The following chart clearly demonstrates this. It is a 20-year (basis monthly) of the DOW Index divided by the 30-Year US T-Bond Price. The analytical theory dictates that stock prices logically move higher and faster during a bull market. That is to say stock prices enjoy much higher performance than do investments in safe haven T-Bonds. Consequently, the DOW Index/T-Bond ratio will relentlessly rise in a Bull Market. However, when the stock market turns bearish due to over-valuation, institutional smart money slowly and melodically begins selling their stock holdings to realize profits. And with the proceeds from profitable stock sales, institutional smart money begins buying safer T-Bonds. Thus the DOW Index/T-Bond ratio will begin to decline.
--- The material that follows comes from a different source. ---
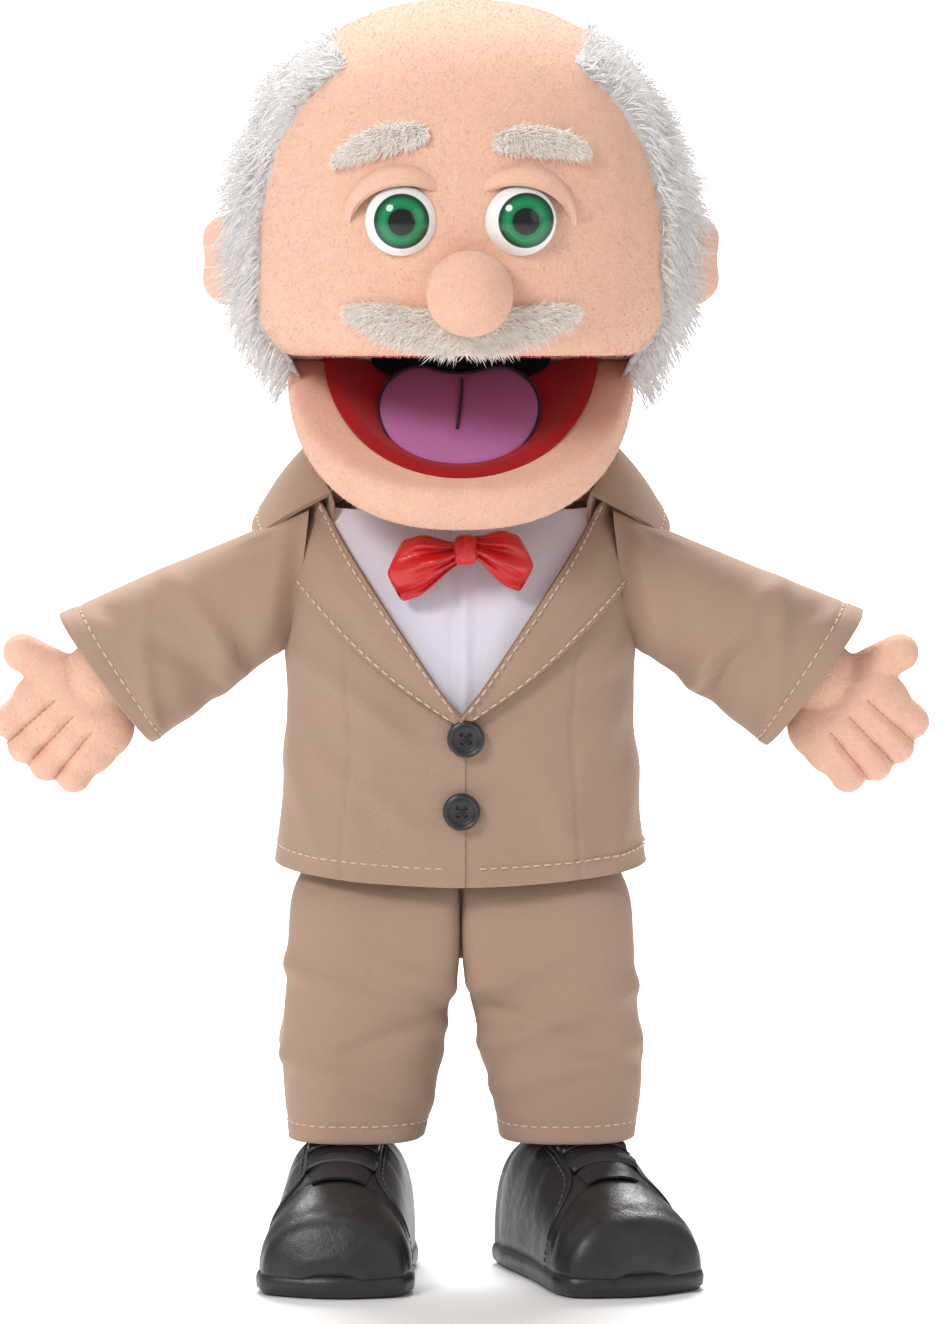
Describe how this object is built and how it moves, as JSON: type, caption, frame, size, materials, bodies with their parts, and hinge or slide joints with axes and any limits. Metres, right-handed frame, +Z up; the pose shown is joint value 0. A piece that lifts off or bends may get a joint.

Take careful notice of the 1995-2000 Stocks Bull Market, when the DOW Index soared +195%. Also notice the 2003-2007 Stocks Bull Market soared +100%. Each of these phenomenal secular Stock Bull Markets ended when the DOW Index/T-Bond ratio peaked. Indeed, smart institutional money began dumping stocks and acquiring T-Bonds in early 2000 and again in late 2007 (see chart).
Well again, a Stock Market Crash Is Recently Written On the Wall (Street)…ergo smart institutional money is presently dumping STOCKS and acquiring T-BONDS…slowly and methodically. Not only the DOW Index/T-Bond ratio indicates this, but the Bearish status is TODAY confirmed by the two Technical Indicators: MACD & RSI…just as they did in 2000 and 2007.
The above chart depicts a NOT often seen BEARISH TRIPLE TOP, which suggests the forth-coming Bear Market might reach cardiac-arrest proportions.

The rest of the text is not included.